[start of Stored records]

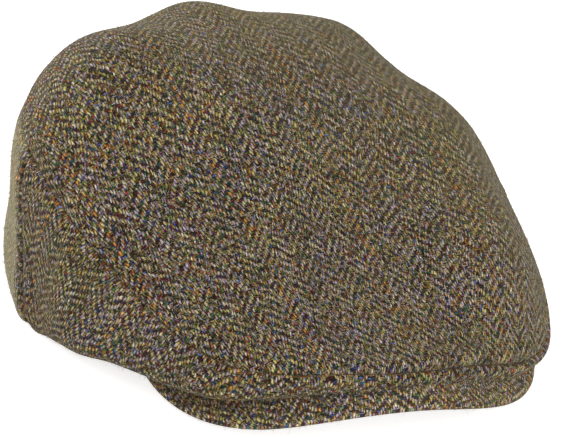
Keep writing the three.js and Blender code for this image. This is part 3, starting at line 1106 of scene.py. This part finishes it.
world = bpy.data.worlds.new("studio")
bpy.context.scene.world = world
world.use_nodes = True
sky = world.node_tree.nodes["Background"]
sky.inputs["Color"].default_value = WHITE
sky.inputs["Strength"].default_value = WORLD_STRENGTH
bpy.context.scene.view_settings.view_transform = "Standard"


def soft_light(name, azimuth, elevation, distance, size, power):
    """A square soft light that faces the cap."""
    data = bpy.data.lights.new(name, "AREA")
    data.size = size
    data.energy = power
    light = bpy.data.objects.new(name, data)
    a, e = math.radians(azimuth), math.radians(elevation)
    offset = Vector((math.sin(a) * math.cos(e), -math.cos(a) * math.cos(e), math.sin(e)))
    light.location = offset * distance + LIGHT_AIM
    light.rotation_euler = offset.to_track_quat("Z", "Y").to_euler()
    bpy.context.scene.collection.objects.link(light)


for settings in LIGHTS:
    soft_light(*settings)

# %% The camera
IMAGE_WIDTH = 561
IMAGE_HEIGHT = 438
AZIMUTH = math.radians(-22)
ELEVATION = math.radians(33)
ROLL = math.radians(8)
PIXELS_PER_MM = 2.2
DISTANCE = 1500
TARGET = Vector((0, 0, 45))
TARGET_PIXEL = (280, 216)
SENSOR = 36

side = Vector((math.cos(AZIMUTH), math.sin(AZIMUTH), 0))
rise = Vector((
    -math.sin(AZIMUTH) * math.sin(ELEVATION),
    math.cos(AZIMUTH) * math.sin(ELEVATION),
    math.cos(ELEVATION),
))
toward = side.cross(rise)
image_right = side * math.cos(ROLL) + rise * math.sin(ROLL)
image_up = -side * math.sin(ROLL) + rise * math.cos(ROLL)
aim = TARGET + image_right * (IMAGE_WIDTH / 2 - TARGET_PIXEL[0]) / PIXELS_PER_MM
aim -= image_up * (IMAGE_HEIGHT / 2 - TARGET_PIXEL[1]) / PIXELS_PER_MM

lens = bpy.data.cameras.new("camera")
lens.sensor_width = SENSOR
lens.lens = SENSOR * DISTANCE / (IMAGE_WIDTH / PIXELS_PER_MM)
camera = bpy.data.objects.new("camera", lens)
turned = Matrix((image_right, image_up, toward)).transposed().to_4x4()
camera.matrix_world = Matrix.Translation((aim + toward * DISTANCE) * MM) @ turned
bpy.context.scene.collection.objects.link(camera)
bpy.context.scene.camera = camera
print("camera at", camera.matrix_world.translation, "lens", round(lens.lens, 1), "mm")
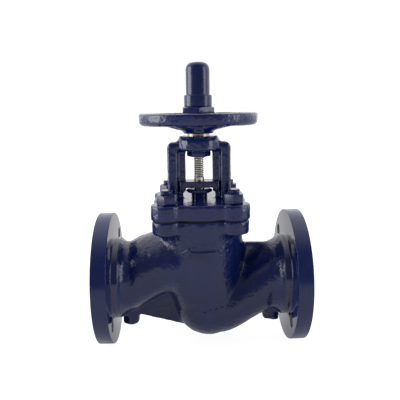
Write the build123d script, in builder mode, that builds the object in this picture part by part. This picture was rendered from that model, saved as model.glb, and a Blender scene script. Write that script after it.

[end of Stored records]

Directions: Print the listing above in its entirety, with every line exact.

Result:
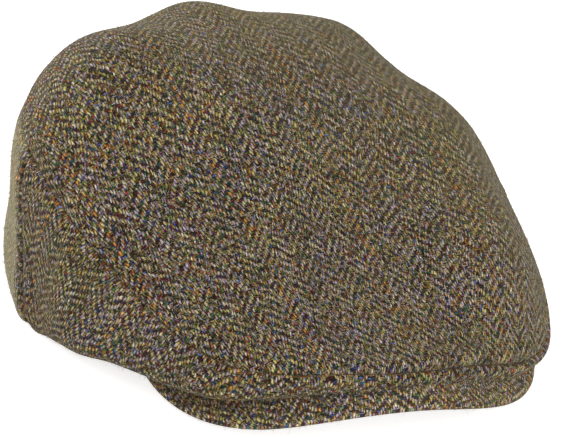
Keep writing the three.js and Blender code for this image. This is part 3, starting at line 1106 of scene.py. This part finishes it.
world = bpy.data.worlds.new("studio")
bpy.context.scene.world = world
world.use_nodes = True
sky = world.node_tree.nodes["Background"]
sky.inputs["Color"].default_value = WHITE
sky.inputs["Strength"].default_value = WORLD_STRENGTH
bpy.context.scene.view_settings.view_transform = "Standard"


def soft_light(name, azimuth, elevation, distance, size, power):
    """A square soft light that faces the cap."""
    data = bpy.data.lights.new(name, "AREA")
    data.size = size
    data.energy = power
    light = bpy.data.objects.new(name, data)
    a, e = math.radians(azimuth), math.radians(elevation)
    offset = Vector((math.sin(a) * math.cos(e), -math.cos(a) * math.cos(e), math.sin(e)))
    light.location = offset * distance + LIGHT_AIM
    light.rotation_euler = offset.to_track_quat("Z", "Y").to_euler()
    bpy.context.scene.collection.objects.link(light)


for settings in LIGHTS:
    soft_light(*settings)

# %% The camera
IMAGE_WIDTH = 561
IMAGE_HEIGHT = 438
AZIMUTH = math.radians(-22)
ELEVATION = math.radians(33)
ROLL = math.radians(8)
PIXELS_PER_MM = 2.2
DISTANCE = 1500
TARGET = Vector((0, 0, 45))
TARGET_PIXEL = (280, 216)
SENSOR = 36

side = Vector((math.cos(AZIMUTH), math.sin(AZIMUTH), 0))
rise = Vector((
    -math.sin(AZIMUTH) * math.sin(ELEVATION),
    math.cos(AZIMUTH) * math.sin(ELEVATION),
    math.cos(ELEVATION),
))
toward = side.cross(rise)
image_right = side * math.cos(ROLL) + rise * math.sin(ROLL)
image_up = -side * math.sin(ROLL) + rise * math.cos(ROLL)
aim = TARGET + image_right * (IMAGE_WIDTH / 2 - TARGET_PIXEL[0]) / PIXELS_PER_MM
aim -= image_up * (IMAGE_HEIGHT / 2 - TARGET_PIXEL[1]) / PIXELS_PER_MM

lens = bpy.data.cameras.new("camera")
lens.sensor_width = SENSOR
lens.lens = SENSOR * DISTANCE / (IMAGE_WIDTH / PIXELS_PER_MM)
camera = bpy.data.objects.new("camera", lens)
turned = Matrix((image_right, image_up, toward)).transposed().to_4x4()
camera.matrix_world = Matrix.Translation((aim + toward * DISTANCE) * MM) @ turned
bpy.context.scene.collection.objects.link(camera)
bpy.context.scene.camera = camera
print("camera at", camera.matrix_world.translation, "lens", round(lens.lens, 1), "mm")
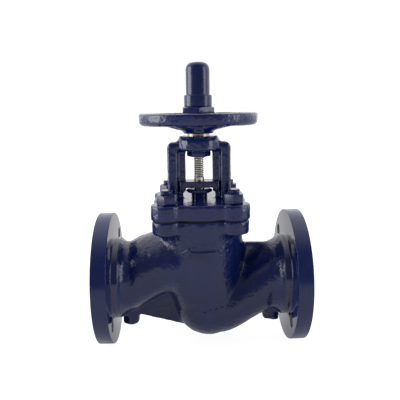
Write the build123d script, in builder mode, that builds the object in this picture part by part. This picture was rendered from that model, saved as model.glb, and a Blender scene script. Write that script after it.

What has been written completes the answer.